The school was rebuilt in 2005 and the wall between the classrooms along with it, but the classrooms still share a doorway and the two teachers still work closely together.

In her own classroom, Hoenig plays her students recordings of Civil War-era music around key historical dates of the war. On Norah Jones' birthday, she plays Norah Jones. Ditto, Beethoven.

"We listen to opera, and they're like, oh my God, when it's Verdi's birthday," she said. The "oh my Gods" in this case were more eye-rolling than ecstasy. "But you never know what it's going to spark," she said.

Hoenig echoed Henderson's frustration with assessments, and likewise singled out the state tests. Apart from the time they require, she said, the tests focus only on proficiency. Hoenig believes progress is the more relevant measurement for students whose abilities may vary in relation to the fixed and general standards of their grade level.

In other words, students become proficient at different times.

To that point, Hoenig said she spends more time teaching students basic skills and giving them experiences that earlier generations got at home. She remembered her initial shock at learning some of her fifth-graders had never peeled a hard-boiled egg. Many hadn't been on a boat or swum in the ocean, though the school is a stone's throw from the bay.

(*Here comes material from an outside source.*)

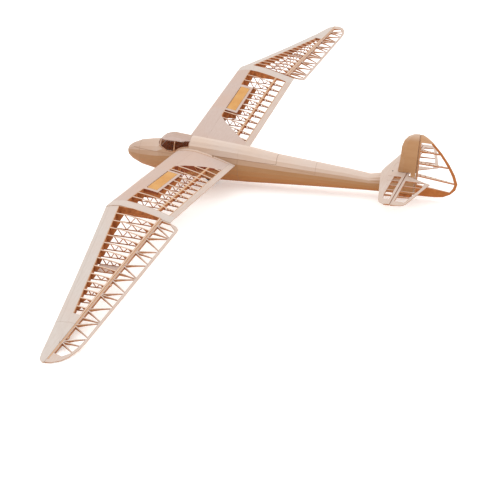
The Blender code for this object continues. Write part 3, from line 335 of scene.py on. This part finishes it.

One reason may be that parents are more often working two or three jobs. And Hoenig noted that more of them are incarcerated than in the past, possibly because of a growing problem of drug abuse in the area.

Hoenig makes a point to teach tolerance, which she said is not innate but important for understanding one's place in the world. The campaign against stereotyping that many schools are waging has made for fewer of those kinds of judgments among students than in the past. Hoenig adds lessons about the power of a kind word.

"You can't be a bystander," she said.

The same goes for the environment, community, and the list goes on.

"So, it falls more to the schools to enrich the children with different programs," she said. The upshot, she said, is that parents seem to trust schools in that role.